It is full of invention. The title track takes a sample of an MRI machine and uses it as an instrument, akin to a guitar solo. The moving Vanities has a dramatic string arrangement by Beck’s father, David Campbell, which adds to the track’s unrelenting intensity. Dandelion, a most basic glam-blues number, sounds like something from the first T. Rex album. It is probably the point where it all works best. Beck's work as a pasticheur is made real by Gainsbourg's gentle sincerity.
Beck successfully avoids creating a Serge Gainsbourg tribute record. It’s only on Le Chat du Café des Artists – with its breathy, whispered vocals over its dark, densely orchestrated backdrop – that he can’t resist stylistically referencing Charlotte’s father’s Histoire de Melody Nelson album, one of Beck’s favourite works. That said, producer Nigel Godrich did the same on 5:55. The temptation simply must be too great.

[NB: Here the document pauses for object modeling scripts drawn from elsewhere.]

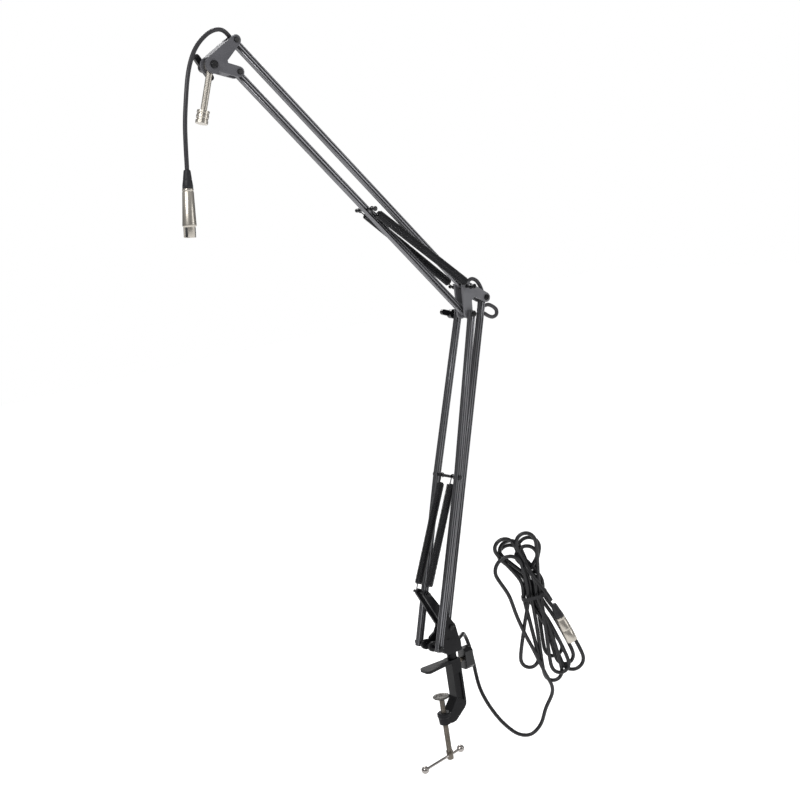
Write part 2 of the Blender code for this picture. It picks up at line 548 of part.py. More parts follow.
# The coiled cable: one closed outline in the upright plane through the post.
HX, HY = math.cos(math.radians(-34.6)), math.sin(math.radians(-34.6))
hank_m = Matrix.Translation((POST[0] * MM, POST[1] * MM, RISE * MM)) @ Matrix(((HX, 0, HY), (HY, 0, -HX), (0, 1, 0))).to_4x4()
hank_loop = [(84, 163), (92, 171), (120, 171), (130, 158), (143, 90), (168, 20), (186, -20), (184, -36), (172, -47), (150, -55),
             (112, -55), (104, -40), (104, 50), (82, 122), (80, 150)]
keep(outline("cable_hank", [hank_loop], 26.0, hank_m), "cable")
NX, NY = HY, -HX
front = lambda h, z, off: Vector((POST[0] + HX * h + NX * off, POST[1] + HY * h + NY * off, z + RISE))
MX0, MX1 = front(149.5, 71.5, 23.5), front(170.5, 10, 23.5)
x_m = along(MX0, MX1)
keep(turned("xlr_male_boot", [(0, 25.6), (6.6, 25.6), (6.6, 20), (5.8, 12), (4.0, 0), (0, 0)], x_m, 20), "rubber")
m_len = (MX1 - MX0).length
m_shell = turned("xlr_male_shell", [(0, m_len), (8.1, m_len), (8.1, 38), (7.9, 28), (7.2, 26), (0, 26)], x_m, 24)
cut(m_shell, rod("xlr_male_bore", MX0 + (MX1 - MX0) * 0.74, MX1 + (MX1 - MX0) * 0.2, 7.1, 24))
keep(m_shell, "nickel")
for i, a in enumerate((90, 210, 330)):
    off = x_m.to_3x3() @ Vector((3.6 * math.cos(math.radians(a)), 3.6 * math.sin(math.radians(a)), 0))
    keep(rod(f"xlr_male_pin_{i + 1}", MX0 + (MX1 - MX0) * 0.745 + off, MX0 + (MX1 - MX0) * 0.95 + off, 1.2, 10), "brass")
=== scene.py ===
import math

import bmesh
import bpy
from mathutils import Matrix, Vector


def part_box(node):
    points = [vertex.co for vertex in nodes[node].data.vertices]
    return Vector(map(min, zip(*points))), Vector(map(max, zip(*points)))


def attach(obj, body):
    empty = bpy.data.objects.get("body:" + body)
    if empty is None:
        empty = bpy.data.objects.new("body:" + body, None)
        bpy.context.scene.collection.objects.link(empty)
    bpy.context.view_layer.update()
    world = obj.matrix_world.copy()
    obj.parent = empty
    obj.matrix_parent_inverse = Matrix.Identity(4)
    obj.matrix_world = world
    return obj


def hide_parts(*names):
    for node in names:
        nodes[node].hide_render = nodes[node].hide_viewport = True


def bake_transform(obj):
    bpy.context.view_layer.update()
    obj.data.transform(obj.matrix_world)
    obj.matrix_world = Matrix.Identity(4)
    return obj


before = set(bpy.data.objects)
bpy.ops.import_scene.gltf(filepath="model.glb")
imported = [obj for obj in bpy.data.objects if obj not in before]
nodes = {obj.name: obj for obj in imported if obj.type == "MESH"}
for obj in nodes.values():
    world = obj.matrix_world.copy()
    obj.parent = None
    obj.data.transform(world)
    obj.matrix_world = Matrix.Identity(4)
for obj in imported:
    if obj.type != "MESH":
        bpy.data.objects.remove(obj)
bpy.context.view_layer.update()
MM = 0.001

# ---- the design's own numbers, in mm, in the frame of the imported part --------
POST = (29.0, 0.0)
ARM_Y = POST[1]
RISE = 3.0


def plus(a, b, s=1.0):
    return (a[0] + s * b[0], a[1] + s * b[1])


def turn(a):
    return math.sin(math.radians(a)), math.cos(math.radians(a))


# (x, z) of the pivots, from the base to the head: front and rear base bolts, and the lower springs' pin
A0 = (POST[0] - 36.0, 33.0 + RISE)
B0 = plus(A0, (35.0, 17.5))
S1 = plus(A0, (1.5, 77.4))
# the two sections' directions at rest, and the distance between their pivots
LOW = turn(18)
UPP = (-math.cos(math.radians(50)), math.sin(math.radians(50)))
LINK = 470.0
P_LOW, P_REAR = plus(A0, LOW, LINK), plus(B0, LOW, LINK)
P_TOP = plus(P_LOW, (2.5, 38.8))
# how far up each section its crossbar is, and the crossbars themselves, which the springs hook on to
LOWER_BAR, UPPER_BAR = 240, 218
BAR_L, BAR_U = plus(A0, LOW, LOWER_BAR), plus(P_LOW, UPP, UPPER_BAR)
HEAD = plus(P_LOW, UPP, LINK)
HEAD1 = plus(HEAD, (2.5, 38.8))
CABLE = 5.5


def at(p, y=0.0):
    return Vector((p[0], ARM_Y + y, p[1])) * MM


def from_post(points):
    """Points given from the swivel post's axis and RISE, in the frame."""
    return [(POST[0] + x, POST[1] + y, z + RISE) for x, y, z in points]


# ---- camera -------------------------------------------------------------------
az, el, roll = (math.radians(v) for v in (-34.59, 9.69, -8.58))
back = Vector((math.sin(az) * math.cos(el), -math.cos(az) * math.cos(el), math.sin(el)))
right0 = Vector((math.cos(az), math.sin(az), 0))
up0 = back.cross(right0)
right = right0 * math.cos(roll) + up0 * math.sin(roll)
up = up0 * math.cos(roll) - right0 * math.sin(roll)
cam = bpy.data.cameras.new("camera")
cam.lens, cam.sensor_width = 61.08, 36.0
cam.clip_end = 20
camera = bpy.data.objects.new("camera", cam)
CAMERA_AT = (-1.03418, -1.50901, 0.7005)
camera.matrix_world = Matrix.Translation(CAMERA_AT) @ Matrix((right, up, back)).transposed().to_4x4()
bpy.context.collection.objects.link(camera)
bpy.context.scene.camera = camera


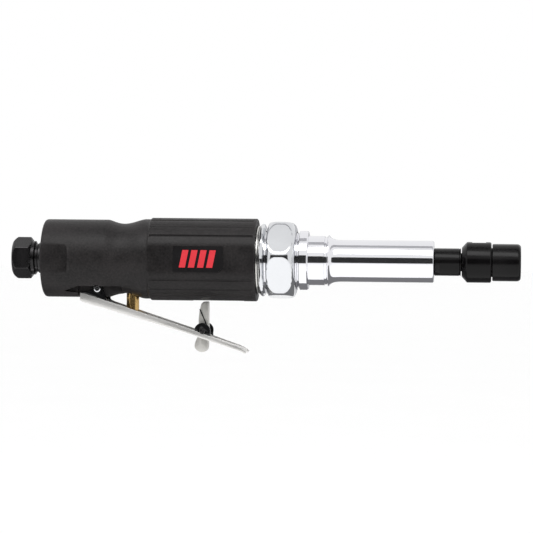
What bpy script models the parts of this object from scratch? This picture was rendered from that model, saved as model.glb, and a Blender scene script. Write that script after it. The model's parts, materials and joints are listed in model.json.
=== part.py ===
"""Pneumatic die grinder with a long extension housing, a lever throttle and a quick-change chuck.

The tool stands upright: +X along the spindle toward the chuck, +Z away from the lever, the emblem
on the -Y side, and the origin on the spindle axis at the flat floor of the chuck's socket.
Lengths are in metres, written as millimetres times MM.
"""
import math

import bmesh
import bpy
from mathutils import Matrix, Vector

MM = 0.001
GAP = 0.3 * MM              # clearance left between neighbouring pieces
ROUND = 28                  # sides of an ordinary turned piece
FINE = 36                   # sides of the large outer turned pieces
SMALL = 16                  # sides of pins and small bores

# stations along the spindle axis, from the inlet to the nose
INLET_END = -245.0 * MM
HEX_FRONT = -235.2 * MM
BODY_REAR = -228.2 * MM
WAIST_REAR = -195.0 * MM
WAIST_FRONT = -175.4 * MM
GRIP_REAR = -171.8 * MM
GRIP_FRONT = -116.8 * MM
JAM_REAR = -115.3 * MM
CLAMP_REAR = -111.4 * MM
CLAMP_FRONT = -96.3 * MM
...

Although conceived as a sister album to 5:55, this is much more than a mere sequel – at times it is so minimal and skeletal, the songs are in need of intensive care. Yet it is unafraid to rock (Trick Pony, Dandelion) or be resolutely commercial – the duet with Beck and lead single, Heaven Can Wait, and Time of the Assassins are surprisingly perky pop tracks that reveal gorgeous melodies.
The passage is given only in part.